Ю. В. Может… А Ася будет заниматься — будет уменьшаться.
2002 г., июнь
РАЗГОВОР С В. Н. ГАЛЕНДЕЕВЫМ
В. Ф. Валерий Николаевич, много лет мы с вами с удовольствием работали бок о бок, а сейчас — увы! — не работаем вместе. Правда, я продолжаю привлекать вас иногда к работе нашей мастерской: прошу посмотреть вместе что-то или кого-то, обсуждаю с вами некоторые процессы, то есть провоцирую вас хоть на какую-то совместность. Но — увы! — мы все-таки нынче находимся на расстоянии и общаемся преимущественно по поводу косвенных объектов — общих учеников у нас нет.
Казалось бы, мы могли наговориться за многие годы, но я все же к сегодняшнему разговору перед диктофоном приступаю с жадностью и интересом.
|
|
Разумеется, мы можем, как, впрочем, и всегда, говорить не только о сценической речи, а о чем захочется.
Когда-то вы сказали, что не считаете себя педагогом по сценической речи, а внутренне считаете, что занимаетесь актерским мастерством — сценической речью. Сейчас ваши представления о своей профессии и миссии изменились?
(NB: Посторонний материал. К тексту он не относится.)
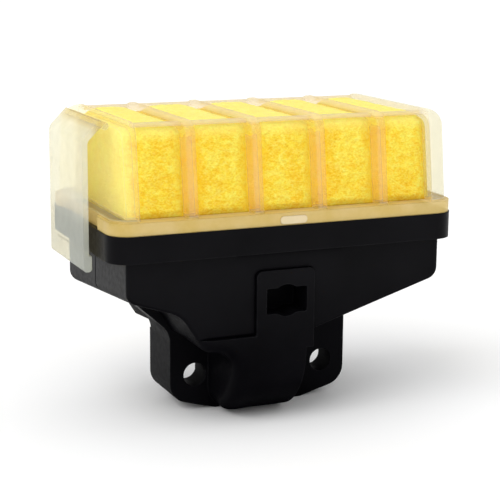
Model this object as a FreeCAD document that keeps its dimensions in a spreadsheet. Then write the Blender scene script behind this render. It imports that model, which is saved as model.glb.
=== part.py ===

Сейчас вы о себе как о специалисте говорили бы еще более расширительно или наоборот?
В. Г. Тут, наверное, какое-то недоразумение. Мне казалось, я всегда говорил наоборот: что я ни в коей мере не считаю себя педагогом по актерскому мастерству, я всю жизнь себя считал и продолжаю считать педагогом по сценической речи преимущественно. Другое дело, что для меня это включает в себя как нечто само собой разумеющееся минимум знаний, умений и талантов, который нужен преподавателю сценического мастерства. Я себя считаю исключительно педагогом по сценической речи. Но мне нужно разбираться в актерском мастерстве, в режиссуре, в вокале, в движении, в музыкальной грамоте — до известной степени. Я бы этого пожелал каждому, кто работает в театральной школе и преподает любой предмет. Есть нечто по преимуществу, но необходимо разбираться и во всем остальном.
|
|
В. Ф. А помните, когда мы работали под руководством Льва Абрамовича Додина над программой обучения, мы хотели предметы {268} именовать не «сценическая речь», а «актерское мастерство (сценическая речь)», не «танец», а «актерское мастерство (танец)».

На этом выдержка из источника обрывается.